Hi. My use case is to use Dagster to generate a list of assets for each dataset in the platform we develop at Hugging Face (https://huggingface.co/datasets): list of ML “splits”, list of the first 100 rows, list of parquet files converted from the original dataset, list of column types, etc. The datasets are versioned with git, and we want to generate these assets for each commit of each dataset.
I’m wondering if I should use the “software-based assets” paradigm for that, or rely on ops/graphs/jobs.
this actually sounds more like an ETL problem, where you are trying to build a pipeline that fetches data from some HuggingFace API and writes it into a table, but it only fetches the latest updates each time? Is that correct?
01/04/2023, 5:05 PM
Hmmm yes, I think so: for each webhook sent by HuggingFace, I compute and store all the assets for the new version of the dataset, than serve them through my API.
As it can take a lot of time to compute, I want to run the operations asynchronously, ideally in an isolated environment, and limit the dedicated resources (RAM, CPU) for every dataset.
Do you think Dagster is the wrong tool for that problem?
01/04/2023, 5:13 PM
Not at all! It's just a matter of mapping the Dagster language onto the problem. For example, you might frame this problem as a single "asset" that:
• every hour, fetches a list of all webhooks sent
• for each webhook, launch a subprocess to handle your different task pieces (fetch metadata, sample rows, etc.)

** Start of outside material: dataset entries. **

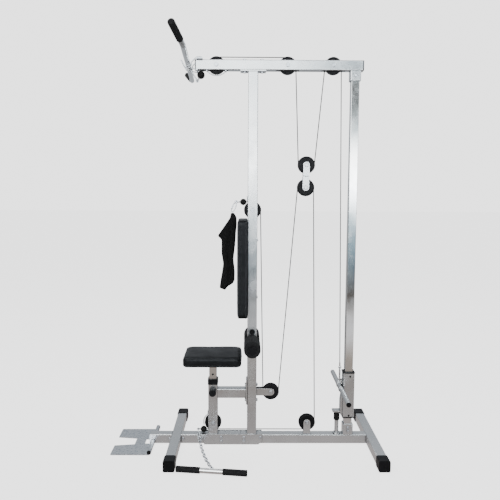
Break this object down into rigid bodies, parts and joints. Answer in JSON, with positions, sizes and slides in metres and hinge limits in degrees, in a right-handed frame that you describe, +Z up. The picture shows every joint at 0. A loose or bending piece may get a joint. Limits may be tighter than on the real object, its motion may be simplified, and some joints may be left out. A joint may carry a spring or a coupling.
{
  "type": "lat pulldown machine",
  "caption": "Plate-loaded lat pulldown and low row station with seat, back pad, leg rollers and a sliding weight carriage.",
  "frame": {"origin": "on the floor under the front upright, in the middle plane of the frame", "axes": "+X from the seat towards the weight carriage, +Z up, Y across the machine"},
  "size_m": [1.404, 1.204, 2.0792],
  "materials": {
    "silver_paint": "satin silver powder coat",
    "chrome_plate": "polished chrome plate",
    "zinc_steel": "zinc plated steel",
    "black_plastic": "black moulded plastic",
    "black_rubber": "black rubber",
    "black_foam": "black closed-cell foam",
    "black_vinyl": "black vinyl upholstery",
    "black_webbing": "black woven webbing",
    "cable": "clear coated steel cable"
  },
  "bodies": {
    "frame": {"base_tubes": "silver_paint", "joint_channel": "silver_paint", "foot_tubes": "silver_paint", "foot_end_caps": "black_plastic", "front_upright": "silver_paint", "top_beam": "silver_paint", "frame_flanges": "silver_paint", "rail_sockets": "silver_paint", "guide_rail": "chrome_plate", "seat_post_outer": "silver_paint", "seat_post_bush": "black_plastic", "cross_beam": "silver_paint", "low_pulley_arms": "silver_paint", "base_pulley_fork": "silver_paint", "frame_plugs": "black_plastic", "frame_bolts": "zinc_steel", "pulley_bolts": "zinc_steel", "cable_guards": "zinc_steel", "bar_hooks": "zinc_steel", "back_pad": "black_vinyl", "roller_axle": "chrome_plate", "bumper_post": "silver_paint", "bumper_rubber": "black_rubber", "foot_hinge_rod": "zinc_steel", "cable_top": "cable", "cable_low": "cable", "cable_block_runs": "cable", "cable_carriage_run": "cable"},
    "carriage": {"carriage_sleeve": "silver_paint", "carriage_bushes": "black_plastic", "weight_peg": "silver_paint", "carriage_bracket": "silver_paint"},
    "lat_cable": {"lat_cable_end": "black_rubber"},
    "lat_handle": {"lat_bar": "chrome_plate", "lat_bar_grips": "black_foam", "lat_link": "zinc_steel"},
    "block": {"floating_block": "silver_paint", "cable_block_bends": "cable"},
    "row_cable": {"row_cable_end": "black_rubber"},
    "row_handle": {"row_chain": "zinc_steel", "row_bar": "chrome_plate", "row_bar_grips": "black_foam"},
    "ab_handle": {"ab_cable_end": "black_rubber", "ab_link": "zinc_steel", "ab_strap": "black_webbing"},
    "seat": {"seat_post_inner": "chrome_plate", "seat_cushion": "black_vinyl"},
    "seat_pin": {"seat_pull_pin": "black_plastic"},
    "roller_near": {"leg_roller_near": "black_foam"},
    "roller_far": {"leg_roller_far": "black_foam"},
    "foot_rest": {"foot_plate": "zinc_steel"},
    "wheel_top_front": {"pulley_top_front": "black_plastic"},
    "wheel_top_middle": {"pulley_top_middle": "black_plastic"},
    "wheel_top_rear": {"pulley_top_rear": "black_plastic"},
    "wheel_block_upper": {"pulley_block_upper": "black_plastic"},
    "wheel_block_lower": {"pulley_block_lower": "black_plastic"},
    "wheel_upright": {"pulley_upright": "black_plastic"},
    "wheel_low_middle": {"pulley_low_middle": "black_plastic"},
    "wheel_base": {"pulley_base": "black_plastic"},
    "wheel_row": {"pulley_row": "black_plastic"}
  },
  "joints": [
    {"name": "carriage_slide", "type": "slide", "parent": "frame", "child": "carriage", "axis": [0, 0, 1], "range_m": [0, 0.95], "deforming": ["cable_carriage_run"]},
    {"name": "lat_pull", "type": "slide", "parent": "frame", "child": "lat_cable", "axis": [0, 0, -1], "range_m": [0, 0.95]},
    {"name": "lat_bar_swing", "type": "hinge", "parent": "lat_cable", "child": "lat_handle", "pos_m": [-0.2845, 0, 1.9155], "axis": [0, -1, 0], "range_deg": [0, 148.6]},
    {"name": "block_drop", "type": "slide", "parent": "frame", "child": "block", "axis": [0, 0, -1], "range_m": [0, 0.3], "deforming": ["cable_block_runs"]},
    {"name": "row_pull", "type": "slide", "parent": "frame", "child": "row_cable", "axis": [-0.7, 0, 0.7141], "range_m": [0, 0.55]},
    {"name": "row_handle_swing", "type": "hinge", "parent": "row_cable", "child": "row_handle", "pos_m": [-0.288, 0, 0.0745], "axis": [-0.4086, 0.3618, -0.8379], "range_deg": [0, 116]},
    {"name": "ab_pull", "type": "slide", "parent": "frame", "child": "ab_handle", "axis": [-1, 0, 0], "range_m": [0, 0.4]},
    {"name": "seat_height", "type": "slide", "parent": "frame", "child": "seat", "axis": [0, 0, 1], "range_m": [0, 0.06]},
    {"name": "seat_pin_pull", "type": "slide", "parent": "frame", "child": "seat_pin", "axis": [0, -1, 0], "range_m": [0, 0.01], "stiffness_N_per_m": 800},
    {"name": "roller_near_spin", "type": "hinge", "parent": "frame", "child": "roller_near", "pos_m": [0, -0.1, 0.56], "axis": [0, 1, 0], "continuous": true},
    {"name": "roller_far_spin", "type": "hinge", "parent": "frame", "child": "roller_far", "pos_m": [0, 0.1, 0.56], "axis": [0, 1, 0], "continuous": true},
    {"name": "foot_plate_fold", "type": "hinge", "parent": "frame", "child": "foot_rest", "pos_m": [-0.53, 0, 0.016], "axis": [0, 1, 0], "range_deg": [0, 75]},
    {"name": "top_front_pulley_turn", "type": "hinge", "parent": "frame", "child": "wheel_top_front", "pos_m": [-0.187, 0, 1.993], "axis": [0, -1, 0], "continuous": true},
    {"name": "top_middle_pulley_turn", "type": "hinge", "parent": "frame", "child": "wheel_top_middle", "pos_m": [0.175, 0, 1.993], "axis": [0, -1, 0], "continuous": true},
    {"name": "top_rear_pulley_turn", "type": "hinge", "parent": "frame", "child": "wheel_top_rear", "pos_m": [0.407, 0, 1.993], "axis": [0, -1, 0], "continuous": true},
    {"name": "block_upper_pulley_turn", "type": "hinge", "parent": "block", "child": "wheel_block_upper", "pos_m": [0.277, 0, 1.494], "axis": [0, -1, 0], "continuous": true},
    {"name": "block_lower_pulley_turn", "type": "hinge", "parent": "block", "child": "wheel_block_lower", "pos_m": [0.275, 0, 1.378], "axis": [0, -1, 0], "continuous": true},
    {"name": "upright_pulley_turn", "type": "hinge", "parent": "frame", "child": "wheel_upright", "pos_m": [0, 0, 1.261], "axis": [0, -1, 0], "continuous": true},
    {"name": "low_middle_pulley_turn", "type": "hinge", "parent": "frame", "child": "wheel_low_middle", "pos_m": [0.102, 0, 0.287], "axis": [0, -1, 0], "continuous": true},
    {"name": "base_pulley_turn", "type": "hinge", "parent": "frame", "child": "wheel_base", "pos_m": [0.299, 0, 0.116], "axis": [0, -1, 0], "continuous": true},
    {"name": "row_pulley_turn", "type": "hinge", "parent": "frame", "child": "wheel_row", "pos_m": [-0.208, 0, 0.116], "axis": [0, -1, 0], "continuous": true}
  ],
  "couplings": [
    {"joint": "lat_pull", "follows": "carriage_slide", "ratio": 1},
    {"joint": "lat_bar_swing", "follows": "carriage_slide", "rad_per_m": 2.7291},
    {"joint": "block_drop", "follows": "row_pull", "ratio": 0.5},
    {"joint": "row_handle_swing", "follows": "row_pull", "rad_per_m": 3.6588},
    {"joint": "top_front_pulley_turn", "follows": "carriage_slide", "rad_per_m": 24.096},
    {"joint": "top_middle_pulley_turn", "follows": "carriage_slide", "rad_per_m": 24.096},
    {"joint": "top_rear_pulley_turn", "follows": "carriage_slide", "rad_per_m": 24.096},
    {"joint": "block_upper_pulley_turn", "follows": "carriage_slide", "rad_per_m": -24.096},
    {"joint": "row_pulley_turn", "follows": "row_pull", "rad_per_m": -24.096},
    {"joint": "base_pulley_turn", "follows": "row_pull", "rad_per_m": -24.096},
    {"joint": "block_lower_pulley_turn", "follows": "row_pull", "rad_per_m": -12.048},
    {"joint": "upright_pulley_turn", "follows": "ab_pull", "rad_per_m": 24.096},
    {"joint": "low_middle_pulley_turn", "follows": "ab_pull", "rad_per_m": -24.096}
  ]
}
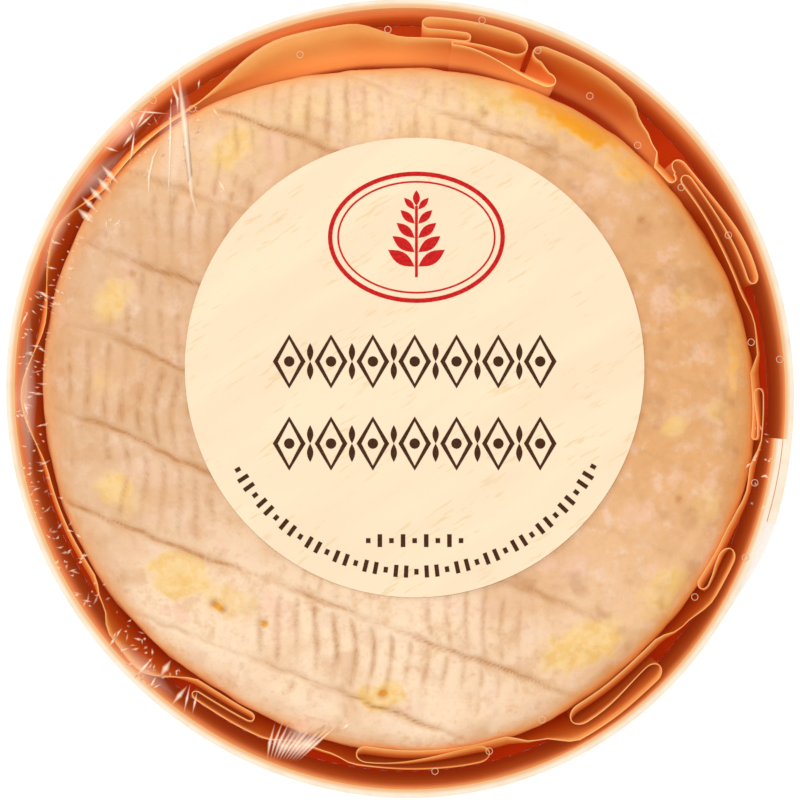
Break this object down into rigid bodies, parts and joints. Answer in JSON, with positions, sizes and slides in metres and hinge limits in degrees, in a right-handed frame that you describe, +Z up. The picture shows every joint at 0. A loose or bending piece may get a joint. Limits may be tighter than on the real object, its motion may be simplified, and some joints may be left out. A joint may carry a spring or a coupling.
{
  "type": "soft cheese in a round wood box",
  "caption": "Soft round rind-ripened cheese in a lapped thin wood box with a pleated paper case, under clear film with a round label.",
  "frame": {"origin": "middle of the pack's underside, on the surface it stands on", "axes": "+Z up through the film and the label, +X towards the lap of the hoop, +Y towards the edge that the label's print faces away from"},
  "size_m": [0.1108, 0.1124, 0.0284],
  "materials": {
    "poplar": "unfinished peeled veneer",
    "rind": "soft matte cheese rind",
    "greaseproof": "thin waxy paper",
    "clear_film": "clear gloss film",
    "label_paper": "printed matte paper"
  },
  "bodies": {
    "root": {"box_base": "poplar", "box_wall": "poplar", "paper_case": "greaseproof", "cheese": "rind", "film": "clear_film", "label": "label_paper"}
  },
  "joints": []
}
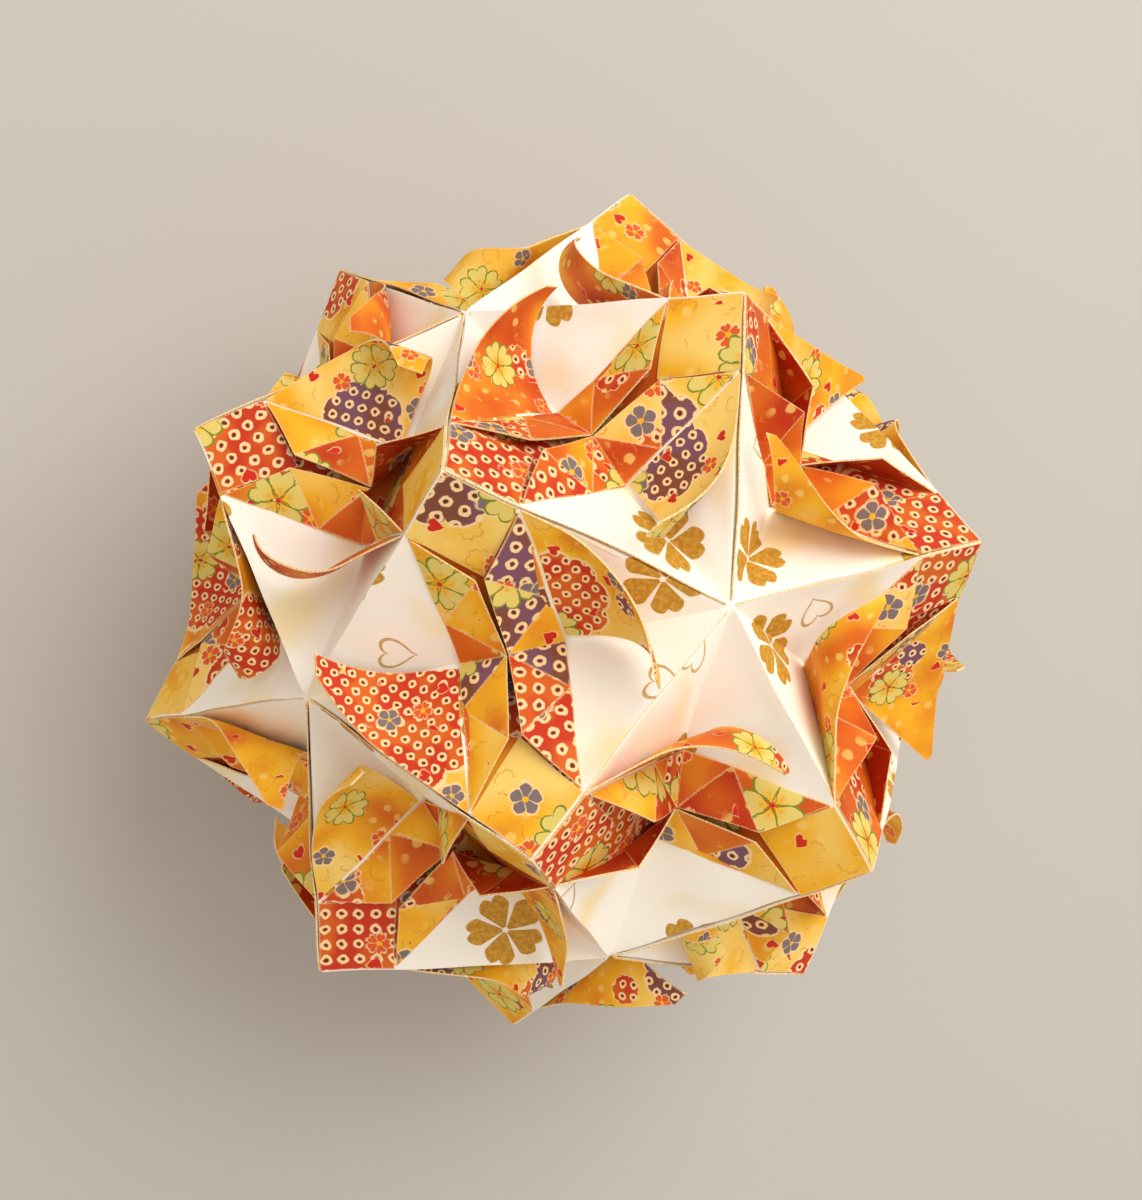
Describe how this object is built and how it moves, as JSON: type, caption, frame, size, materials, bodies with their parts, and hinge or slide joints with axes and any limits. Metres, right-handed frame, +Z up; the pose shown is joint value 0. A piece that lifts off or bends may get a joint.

• write the results of those processes into some table / storage
• log metadata around the work done
That is one way of conceptualizing the job to be done. Whether you put that in multiple "ops" or a single asset, or multiple assets is a conceptual decision
01/04/2023, 5:23 PM
OK, thanks. I was not thinking of doing this, but instead of launching the jobs as soon as possible when a webhook is received (it’s currently working this way, with a queue, and a fixed amount of workers that process the queued jobs). We want to show the dataset viewer as soon as possible, and for small datasets it only takes minutes.
But maybe switching to scheduled runs, with a small interval (one hour, or less if possible?), would make everything simpler? I’ll read more on partitioned assets.
In my mind, every generated file, for every dataset (and commit in that dataset) is an “asset”. But I’m not sure if it fits in the Dagster model. I was able to materialize assets through ops, I think it works, but I’m wondering if software-defined assets would be feasible too.
01/04/2023, 6:01 PM
this table has a nice overview of how to think about it: https://docs.dagster.io/guides/dagster/enriching-with-software-defined-assets#when-should-i-use-software-defined-assets
in practice, i tend to think of 1 asset as a table or a discrete "dataset". while you can dynamically generate asset metadata through ops, the recommended path is to define all your permutations in code.
If you're looking for a streaming/continuous use case, Dagster may not be the best fit, although you certainly can make it work. You could do small partitions (say 5 minutes), and that lets you take advantage of backfill capabilities.
In my mind, the value of assets scales with the amount of processes you're managing through dagster, so it really pays off when you have multiple separate workfloads that are dependent on each other. (an ingestion pipeline, and a transform layer, and a serving layer.) for point solutions, using ops / jobs might make a ton of sense!
01/06/2023, 10:44 AM
I have been able to understand a bit more how to model my data with dagster using software-based assets, thanks to @sandy.
I’ll write updates on how it goes in #dagster-showcase